Convinzioni sgretolate e ricerca dell’autenticità 

Who è un personaggio ingenuo, che crede nelle cose a un punto tale da diventarle. Attraverso  un racconto fatto di disegni, collage, sculture e animazioni, i visitatori sono testimoni della sua  perenne ricerca di un sé autentico. Fujiwara usa i meccanismi dell’invenzione per esplorare  alcuni dei piaceri e dei traumi che affrontiamo in quanto parte di una società posseduta dalle  immagini e dallo spettacolo. Giunti alla fine del percorso, assistiamo allo sgretolamento delle  forme, dei canoni, delle convinzioni che abbiamo costruito nella nostra società e,  conseguentemente, al fallimento delle persone che tentano di incarnare questi ideali. 
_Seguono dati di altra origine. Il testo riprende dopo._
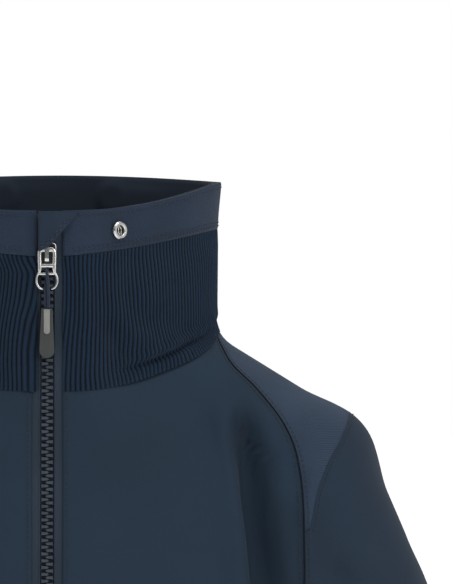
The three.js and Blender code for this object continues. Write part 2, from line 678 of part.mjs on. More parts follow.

Una domanda può sorgere spontanea: chi è Who? Nonostante non manchino ispirazioni  autobiografiche, Who non rappresenta solamente il suo creatore. Who è ciascuno di noi,  impegnato nelle proprie battaglie quotidiane. Ci ritroviamo a fronteggiare il dualismo che  caratterizza i nostri più grandi bisogni: quello di differenziarci, affermando la nostra unicità, e  quello, al tempo stesso, di sentirci accettati, parte di qualcosa. L’augurio è, per tutti, di trovare  il proprio “filo di Arianna”, così da uscire dal labirinto in cui Who è rimasto intrappolato,  abbracciando appieno la propria identità.